Barış Pınarı Harekâtı önceki gün başladı ve tüm hızıyla devam ediyor. Cumhuriyet tarihinin en geniş kapsamlı operasyonlarından birine tanık olurken, hem gazeteci hem de siyasi bilimci olarak inanılmaz deneyimler edinme fırsatımız oluyor. Kim dost, kim düşman veya kimin gerçek niyeti nedir gibi soruları tek tek yanıt buluyor.

“Gerçek niyet” kısmına özellikle vurgu yapmak istiyorum çünkü Twitter hesabımda paylaştığım bir haberin çok kısa sürede gündeme oturmasıyla bu sefer Yunanistan, Türkiye’de gündem maddeleri arasında girdi. İktidar partisi Atina milletvekili ve uluslararası hukuk profesörü Angelos Syrigos, önceki gün ülkenin en büyük özel kanallarından SKAİ’a konuk olarak çok ilginç şeyler söyledi. Syrigos kendi görüşlerini paylaştı belki ama böylesine ciddi bir meselede bu kadar açık konuşuyorsa bir bildiği vardır demeden edemiyor insan.
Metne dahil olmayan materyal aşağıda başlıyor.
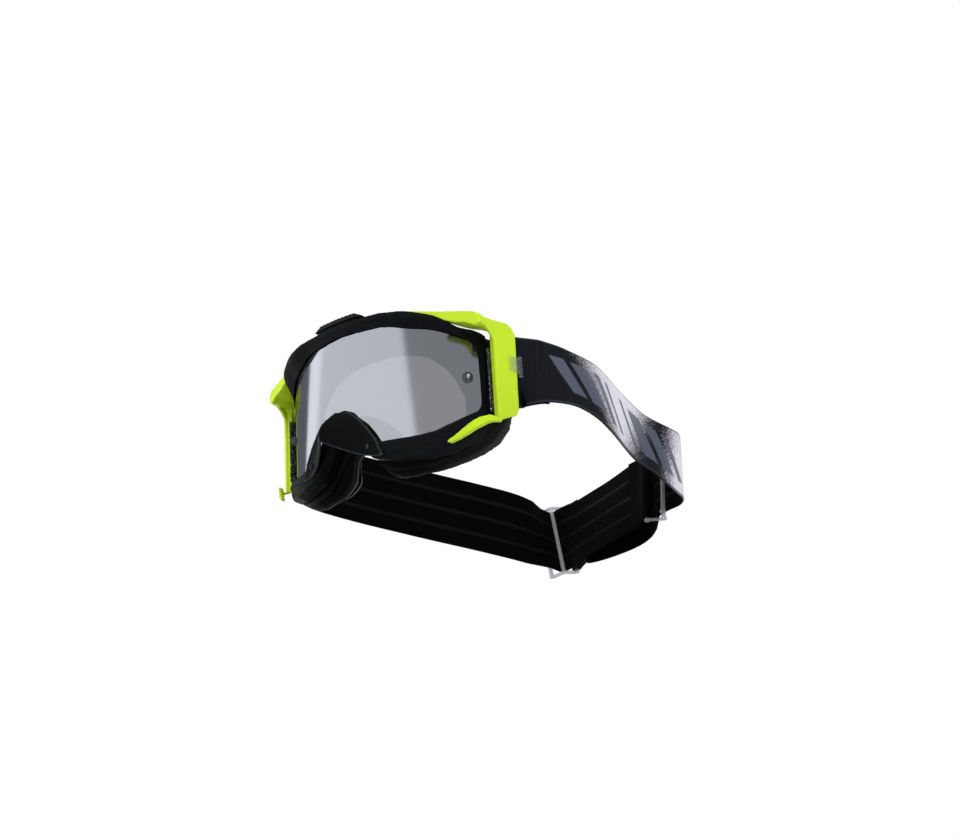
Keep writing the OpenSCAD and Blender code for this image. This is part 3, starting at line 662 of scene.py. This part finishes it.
def make_lens():
    nx, nz = 220, 46
    lim = math.asin(80.2 / 105.0)
    phis = np.linspace(-lim, lim, nx)
    V, F, coat = [], [], []
    MI = []
    for side, R in ((0, 105.0), (1, 103.6)):
        for ph in phis:
            x = 105.0 * math.sin(ph)
            zl, zt = column(x, 1.9)
            for j in range(nz):
                z = zl + (zt - zl) * j / (nz - 1)
                V.append(row(bend(np.array([[R * math.sin(ph), FACE_Y - R * math.cos(ph), z]]))[0]))
                # no coating over the coloured corner panels
                ax = abs(x)
                d = seg_dist(np.array([[ax, 0.0, z]]), [[67.2, -12.4], [72, -14.4], [75.5, -17.4], [77.5, -22.4]])[0]
                c = 1.0 - 0.95 * max(0.0, min(1.0, (3.6 - d) / 1.4))
                edge = max(0.0, min(1.0, (ax - 77.2) / 0.8)) * (1 if x < 0 and z > -30 else 0)
                coat.append(c * (1 - 0.6 * edge))
    N = nx * nz
    idx = lambda s, i, j: s * N + i * nz + j
    for i in range(nx - 1):
        for j in range(nz - 1):
            F.append((idx(0, i, j), idx(0, i + 1, j), idx(0, i + 1, j + 1), idx(0, i, j + 1)))
            MI.append(0)
            F.append((idx(1, i, j), idx(1, i, j + 1), idx(1, i + 1, j + 1), idx(1, i + 1, j)))
            MI.append(1)
    for i in range(nx - 1):
        F.append((idx(0, i, 0), idx(1, i, 0), idx(1, i + 1, 0), idx(0, i + 1, 0)))
        F.append((idx(0, i, nz - 1), idx(0, i + 1, nz - 1), idx(1, i + 1, nz - 1), idx(1, i, nz - 1)))
        MI += [1, 1]
    for j in range(nz - 1):
        F.append((idx(0, 0, j), idx(0, 0, j + 1), idx(1, 0, j + 1), idx(1, 0, j)))
        F.append((idx(0, nx - 1, j), idx(1, nx - 1, j), idx(1, nx - 1, j + 1), idx(0, nx - 1, j + 1)))
        MI += [1, 1]
    ob = new_mesh("lens_shell", V, F, [M["lens"], M["lens_back"]])
    ob.data.polygons.foreach_set("material_index", MI)
    a = ob.data.attributes.new("coating", "FLOAT", "POINT")
    a.data.foreach_set("value", np.array(coat, np.float32))
    # sharp rims
    sh = ob.data.attributes.new("sharp_edge", "BOOLEAN", "EDGE")
    vals = np.zeros(len(ob.data.edges), bool)
    for e in ob.data.edges:
        a0, b0 = e.vertices
        rim = lambda q: (q % N) % nz in (0, nz - 1) or (q % N) // nz in (0, nx - 1)
        vals[e.index] = rim(a0) and rim(b0)
    sh.data.foreach_set("value", vals)
    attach(ob, BODY["lens"])
    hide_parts("lens")
    return ob


lens = make_lens()

# ------------------------------------------------------- small plastic pieces
def shape_panel(P):
    return bend(P + np.array([0, 0, 4.0]))


def stud(P):
    """The tear-off post: waisted near the lens, with a domed head."""
    sg = 1.0 if P[:, 0].mean() > 0 else -1.0
    a = np.array([sg * 0.690251, -0.723570, 0.0])
    b = np.array([sg * 0.723570, 0.690251, 0.0])
    D = P - np.array([0.0, FACE_Y, -38.0])
    h, u, v = D @ a - 107.3, D @ b, D[:, 2]
    r = np.hypot(u, v)
    waist = 1 - 0.22 * np.exp(-((h - 0.8) / 0.5) ** 2)
    h2 = h - 0.2 * r * r * ease(h, 1.2, 2.8)
    Q = np.array([0.0, FACE_Y, -38.0]) + np.outer(h2 + 107.3, a) + np.outer(u * waist, b)
    Q[:, 2] += v * waist
    return bend(Q)


for s in ("left", "right"):
    remade("corner_panel_%s_shell" % s, "corner_panel_" + s, 0.0003, 2, M["yellow_plastic"],
           shape_panel)
    remade("tear_off_post_%s_shell" % s, "tear_off_post_" + s, 0.00022, 3, M["stud"], stud)
    remade("strap_clip_%s_shell" % s, "strap_clip_" + s, 0.00022, 2, M["clear_plastic"])
    remade("slider_%s_shell" % s, "slider_" + s, 0.00035, 3, M["slider_plastic"])
    for nd, mt in (("hinge_pin_", "black_steel"), ("strap_pin_", "steel"), ("side_mesh_", "mesh")):
        ob = NODES[nd + s]
        ob.data.materials.clear()
        ob.data.materials.append(M[mt])

RIBS = [-14.5, -11.5, -8.5, -5.5, -2.5, 0.5, 3.5, 6.5, 9.5, 12.5]


def shape_cover(P):
    r = np.hypot(P[:, 0], P[:, 1] - FACE_Y)
    d = np.min(np.abs(P[:, 0][:, None] - np.array(RIBS)[None]), axis=1)
    top = np.clip((P[:, 2] - 8.6) / 0.8, 0, 1)
    P = P.copy()
    P[:, 2] -= 0.35 * np.exp(-(d / 0.55) ** 2) * top
    P[:, 2] = 7.2 + (P[:, 2] - 7.2) * 0.85 + 1.1 * np.clip((P[:, 2] - 5.0) / 2.0, 0, 1)
    return P


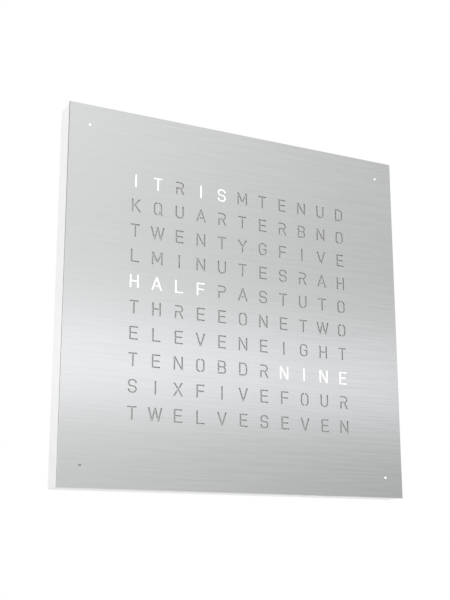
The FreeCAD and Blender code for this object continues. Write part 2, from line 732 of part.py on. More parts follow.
# ------------------------------------------------------------------ write every node
def main():
    os.makedirs("parts", exist_ok=True)
    magnet_level = (Y_CASE_FRONT, Y_CASE_FRONT + MAGNET_DEEP)
    strike_level = (Y_COVER_BACK, Y_CASE_FRONT - MAGNET_AIR)

    save("front_cover", front_cover())
    save("diffuser_sheet", diffuser_sheet())
    save("strike_plates", rail_magnets(strike_level, STRIKE_LAP))
    save("cover_pins", cover_pins())

    save("case_frame", case_frame())
    save("holding_magnets", rail_magnets(magnet_level, 0))
    save("pin_bushes", pin_bushes())
    save("light_grid", light_grid())
    save("grid_tape", grid_tape())
    save("led_board", led_board())
    save("letter_leds", letter_leds())
    save("led_driver_chips", led_driver_chips())
    save("light_sensor", light_sensor())
    save("minute_boards", minute_boards())
    save("minute_leds", minute_leds())
    save("minute_leads", minute_leads())

    save("back_panel", back_panel())
    save("back_panel_screws", back_panel_screws())
    save("hanger_plates", hanger_plates())
    save("power_socket", power_socket())
    save("socket_pin", socket_pin())
    save("power_lead", power_lead())
    save("power_connector", power_connector())
    save("control_board", control_board())
    save("microcontroller", microcontroller())
    save("quartz_crystal", quartz_crystal())
    save("cell_holder", cell_holder())
    save("coin_cell", coin_cell())
    save("link_header", link_header())

    save("button_board", button_board())
    save("board_brackets", board_brackets())
    save("tact_switches", tact_switches())
    save("button_ribbon", button_ribbon())
    save("button_connector", button_connector())
    for name, x in zip(BUTTONS, button_places()):
        save(name + "_button", set_button(x))
        save(name + "_plunger", plunger(x))


main()
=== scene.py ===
"""Looks of the square word clock: brushed steel cover with stencil letters, lacquered case.

Lengths are metres in the CAD's frame: X to the right and Z up as the clock is read, Y towards
the wall. Letters are drawn in millimetres and scaled once.
"""
import json
import math

import bmesh
import bpy
from mathutils import Matrix, Vector
from mathutils.geometry import delaunay_2d_cdt


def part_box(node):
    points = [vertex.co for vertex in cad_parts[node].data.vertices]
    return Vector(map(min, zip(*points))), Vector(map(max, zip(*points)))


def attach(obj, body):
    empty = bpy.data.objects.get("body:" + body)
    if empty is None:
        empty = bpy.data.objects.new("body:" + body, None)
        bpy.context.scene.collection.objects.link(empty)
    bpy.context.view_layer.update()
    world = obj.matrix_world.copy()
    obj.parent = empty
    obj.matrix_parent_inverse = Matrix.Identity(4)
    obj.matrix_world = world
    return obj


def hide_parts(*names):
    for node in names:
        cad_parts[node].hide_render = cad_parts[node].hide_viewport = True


MM = 0.001
CORNERS = ((-1, -1), (1, -1), (1, 1), (-1, 1))  # of a square, anticlockwise

# ------------------------------------------------------------------ letters on the cover
ROWS = (
    "ITRISMTENUD",
    "KQUARTERBNO",
    "TWENTYGFIVE",
    "LMINUTESRAH",
    "HALFPASTUTO",
    "THREEONETWO",
    "ELEVENEIGHT",
    "TENOBDRNINE",
    "SIXFIVEFOUR",
    "TWELVESEVEN",
)
LIT_RUNS = ((0, 0, 2), (0, 3, 2), (4, 0, 4), (7, 7, 4))    # row, first column, letters
LIT_DOTS = ((-1, 1), (1, 1), (1, -1))                       # sides of the corners, X and Z

# Sizes of the alphabet, in millimetres.
CAP = 15.7
STROKE = 1.9                # upright and slanting
CROSS_STROKE = 1.5          # level
HALF_LETTER = 5.45
BRIDGE = 1.5                # metal left standing across a closed letter
ARC_STEPS = 8               # to a quarter turn
LETTER_RISE = 0.25          # letter's centre above its cell's
SAME_POINT = 1e-4           # corners of outlines this close are one

# ------------------------------------------------------------------ sizes of small things
SHARP_TURN = math.radians(30)   # an edge looks sharp where the surface turns by more
COVER_EDGE = 0.3 * MM
DOT_R = 1.5 * MM
DOT_SIDES = 40
DOT_WINDOW = 3.9 * MM       # half side of the glowing square behind a dot
SHEET_AIR = 0.02 * MM       # between the cover's back and the opal sheet
LED_SIDE = 5.0 * MM
MINUTE_LED_SIDE = 3.0 * MM
# Shares of an LED's half side: soft edge, window's radius at its rim and its floor, and its depth.
LED_EDGE, LED_RIM, LED_FLOOR, LED_DEEP = 0.06, 0.76, 0.68, 0.1
LED_STEPS = 16              # round the window
SCREW_SHANK_R = 1.2 * MM
SCREW_HEAD_R = 2.6 * MM
# Pan head: share of its radius, and millimetres above its underside.
SCREW_DOME = ((1.0, 0.45), (0.93, 0.85), (0.8, 1.12), (0.62, 1.2))
SCREW_HEAD_HIGH = SCREW_DOME[-1][1] * MM
# Cross recess: half width and reach of its arms, depth, and share of its size left at its floor.
PLUS_ARM, PLUS_REACH, PLUS_DEEP = 0.32 * MM, 1.35 * MM, 0.8 * MM
PLUS_TAPER = 0.8
BUTTONS = ("hour", "minute", "mode", "brightness")
BUTTON_STEPS = 32
# Dished cap: radius, and rise above the lowest point, in millimetres.
BUTTON_DISH = ((0.8, 0.24), (1.5, 0.19), (2.1, 0.08), (2.5, 0.0), (2.8, 0.08), (2.95, 0.25),
               (3.0, 0.5))
BUTTON_R = BUTTON_DISH[-1][0] * MM
FLANGE_HALF = 3.9 * MM
FLANGE_THICK = 1.2 * MM

# ------------------------------------------------------------------ camera and light
CAMERA_AT = (-0.5803, -1.1876, -0.3322)
CAMERA_TARGET = (0.0493, -0.034, -0.0055)
CAMERA_ROLL = math.radians(-0.775)
CAMERA_LENS = 65.603
CAMERA_SHIFT = (-0.0889, 0.026)
CAMERA_CLIP = (0.05, 200)
SOFT_LEVEL = 0.95           # of the even light on everything that isn't polished
KEY_AT = (-1.6, -2.2, 1.2)
KEY_SIDE = 1.6
KEY_POWER = 16
# What polished surfaces see of the room: levels against the rise per metre of run to the wall, on
# the left and on the right of the wall ahead, and on the wall to the left.
ROOM_LEFT = ((0.0, 0.72), (0.1, 0.76), (0.16, 0.68), (0.2, 1.63), (0.245, 1.15), (0.285, 0.84),
             (0.36, 0.9), (0.47, 0.98), (0.6, 1.02))
ROOM_RIGHT = ((0.0, 0.46), (0.1, 0.48), (0.16, 0.42), (0.2, 1.21), (0.245, 0.97), (0.285, 0.59),
              (0.36, 0.6), (0.47, 0.67), (0.6, 0.69))
ROOM_BESIDE = ((0.0, 0.85), (0.08, 0.95), (0.16, 1.2), (0.28, 1.2), (0.36, 0.7), (0.42, 0.4),
               (0.6, 0.4))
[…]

Yunan vekil, Türkiye’nin YPG/PKK unsurlarına karşı harekatı kınarken, bu teröristlerin en büyük destekçilerinden Fransa’nın sahaya inerek Türkiye ile savaşa dahil olması durumunda Yunanistan’ın da savaşa gireceğini söyledi! Syrigos, 10 yıldır boğuştuğu ekonomik krizin etkisinden yeni yeni kurtulmaya başlayan ancak ödenek sıkıntısı nedeniyle okullarda yakacak bulmakta dahi zorlanan Yunanistan’ın durup dururken bir savaşın içine girebileceğini canlı yayında dillendirdi. Hem de Türkiye’ye karşı bir savaş!

Bu ifadeler kısa sürede gündem olup, diğer pek çok haber sitesinde kaynak gösterilmeden (ülkemizin acı bir geleneği) kullanılmaya başlayınca, Yunanistan karşısında ülkede öfke patlaması yaşandı. Bu gelişmeyi ilk duyuran kişi olarak, gerekli açıklamayı da bir ferdi olduğum Diriliş Postası’nda yapmayı uygun gördüm:

Syrigos’un açıklamalarının saçmalığına diyecek bir şey yok. Bu anlayış, Yunan siyasetinde hakim olan “Gözü kör olmuş milliyetçilik”in klasik bir örneği. Komşumuzda maalesef bu zihniyetteki insanlar siyaset arenasında etkin. Syrigos’un Ege’deki anlaşmazlıklar için ne düşündüğünü tahmin etmek de zor değil; 12 mil karasuyu iddiasının en büyük savunucularından.

Burada isimlere takılmak yerine, vurgulanan fikre dikkat edelim. Böyle düşünmeyenler, “Ege’deki anlaşmazlıklarda hem bizim hem de Türkiye’nin hataları var. Bir anlaşma yapmalıyız. İyi anlaşmada daima iki taraf da bir şeyler kaybeder” diyen akil Yunanlar maalesef ülke politikasında önemli yerlere gelemiyor, önleri daima kesiliyor. Başka bir örnek, ülkemizin yerli silahlanma sürecinin çok ciddi olduğunu söyleyenler değil, “Erdoğan’ın damadı oyun oynuyor” türü gayriciddi ifadeler paylaşanlar Yunanistan’da prim yapıyor.

Türkiye-Yunanistan arasındaki sorunların çözümü olacaksa, öncelikle orada akil insanlar, milliyetçilerden koltuğu devralmalı. Kilise’nin ülkedeki etkisi de düşünüldüğünde umudum her ne kadar düşük olsa da, bir Yunan deyişinde olduğu gibi, “En son, umut ölür.”